O presidente da entidade, José Roque, explica que essa conta considera duas situações ainda sem solução. A primeira diz respeito, efetivamente, à demora para a chegada dos caminhões até o porto. A outra razão é a chuva. Chove na região desde o domingo e, como não existem coberturas para abrigar o serviço de desembarque/embarque de grãos, os navios não podem ser operados.

- Não adiante ter supersafra, se as empresas estão perdendo na ponta, sem conseguir escoar a produção. Há muita retórica no governo e pouca ação. Estamos no fundo do poço da infraestrutura.

"Caminhão parado é sinal de ineficiência"

Como resultado da demora, um navio de granel sólido de 600 mil toneladas, que antes levava em média dois dias para ser abastecido, agora precisa de até quatro dias para concluir o trabalho e navegar. A Codesp, que administra o porto, diz que o problema se deve à falta de infraestrutura das estradas e que as condições climáticas atrapalharam muito nos últimos dias. De acordo com dados oficiais, existiam ontem 33 navios atracados no porto e outros 79 na barra, à espera de uma vaga na ancoradouro. Mas os números do Sindamar são de até 150 parados para serem carregados.

Para o governo, as filas de caminhões são uma prova da falta de capacidade da infraestrutura em atender a demanda.
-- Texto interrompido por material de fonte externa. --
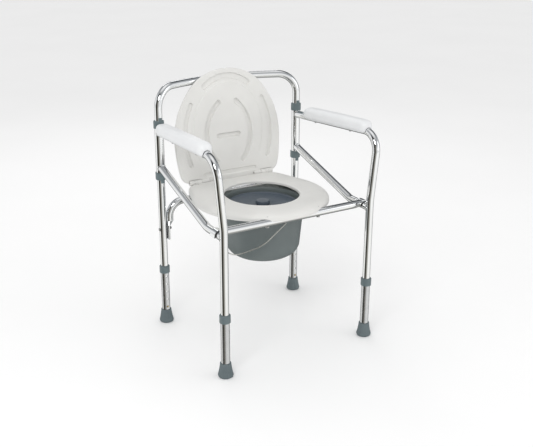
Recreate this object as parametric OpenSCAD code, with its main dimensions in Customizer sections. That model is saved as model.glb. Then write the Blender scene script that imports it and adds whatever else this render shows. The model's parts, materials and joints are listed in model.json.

Segundo o ministro da Secretaria de Portos, Leônidas Cristino, para amenizar o problema no porto de Santos é preciso aumentar a quantidade de terminais, adotar equipamentos mais modernos, além de cobrir os terminais. Os problemas, diz, reforçam a necessidade de aprovação da MP 595, que reformula o setor:

- A fila revela a falta de capacidade dos portos. Muita chuva e safra recorde agravam o problema.

O presidente da Empresa de Planejamento e Logística (EPL), Bernardo Figueiredo, diz que a fila de caminhões em Santos ocorre porque faltam armazéns e silos, um dos grandes problemas nos portos.

- Os portos brasileiros são muito fatiados (pequenos terminais) e não operam em escala, outro fator de filas. Somente no Brasil, a carga sai do caminhão e entra no navio. Caminhão foi feito para rodar, parado é sinal de ineficiência.

Depois de 30 horas na fila, Pedro Martins, caminhoneiro há 20 anos, puxou o freio de mão e foi caminhar junto ao acostamento da pista. Queria "esticar as pernas" e matar o tempo até que a longa fila de caminhões começasse a se mover.

- Faço esse percurso normalmente em três horas, mas estou parado desde as 8h de ontem (quarta-feira). E não tenho ideia de quanto tempo mais vou levar. Nunca vi isso antes - disse Martins, que transportava soja.

Em outro trecho da rodovia, Djalma Mendes armou uma mesinha no meio da pista, com fogareiro a gás e panelas. Almoçou arroz, feijão, ovo e linguiça. Segundo ele, o atraso na entrega de sua carga vai gerar um prejuízo de cerca de 15% em seu faturamento bruto mensal, que é de R$ 15 mil.

- Não vou cumprir a programação que eu tinha para este mês.